Wednesday, April 16, 2014

UNLIMITED EMBRACE: A CANON OF GAY FICTION, 1945-1995 by Reed Woodhouse

If you're looking for a work of literary criticism that is provocative, original, and eschews the jargon of academic 'theory,' Unlimited Embrace is a book you will want to read. It's the book Edmund Wilson might have written had he been born later and gayer, a kind of Axel's Castle of postwar gay male literature in which the author performs close readings of 18 works, from Giovanni's Room and Myra Breckenridge through A Single Man and Faggots to The Mad Man and Martin and John, readings that together delineate a canon and illuminate its essential characteristics. And unlike most of what passes under the label of 'gay studies,' Woodhouse's work spends no time genuflecting before the Great God Foucault. In fact, the Gallic cueball's name doesn't even appear in the index--not because the author is innocent of theory but because, it seems, he has moved beyond poststructuralism into a place both more aesthetic and more humanistic.
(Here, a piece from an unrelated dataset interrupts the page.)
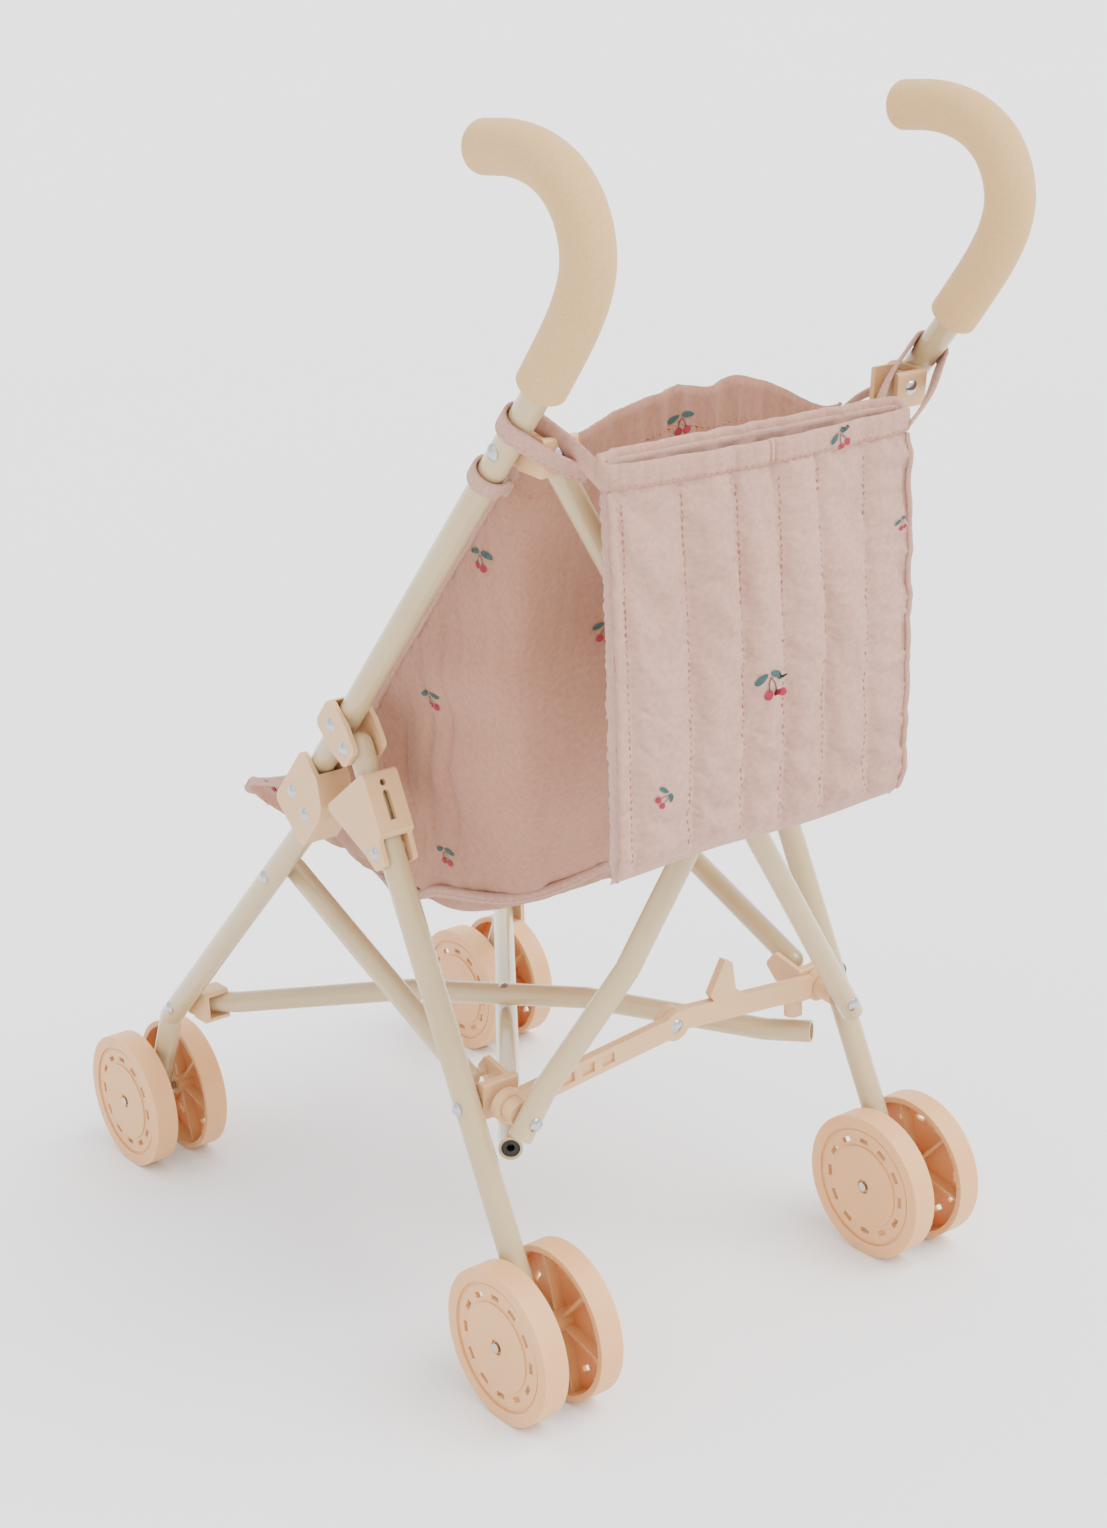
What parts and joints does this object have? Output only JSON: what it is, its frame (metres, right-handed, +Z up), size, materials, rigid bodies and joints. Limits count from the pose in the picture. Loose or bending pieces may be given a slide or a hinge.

His chapter on Samuel Delany's The Mad Man is especially pleasing, as this little known and very strange and dangerously beautiful novel richly deserves the kind of critical attention that will gain it readers and save it from oblivion. (A mildly narcissistic aside: It was a blurb extracted from this chapter and printed on the back cover of my copy of Delany's book that led me to seek out Woodhouse; otherwise I would likely never have read one of the most readable and enjoyable critical works of recent years.) There are illuminating chapters on Edmund White's fiction and James Purdy's Narrow Rooms (which I must, must, must read; if Cormac McCarthy is William Faulkner on acid, Purdy sounds like Faulkner on poppers, Benzedrine, Jack Daniels and PCP, with an Ecstasy chaser). Woodhouse even gives us fair-minded considerations of writers he doesn't particularly like, such as Larry Kramer and David Leavitt. Unlimited Embrace will send you back to books you've already read and encourage you to read a few you've probably never heard of. All in all, this is a very impressive critical performance that deserves to be widely read.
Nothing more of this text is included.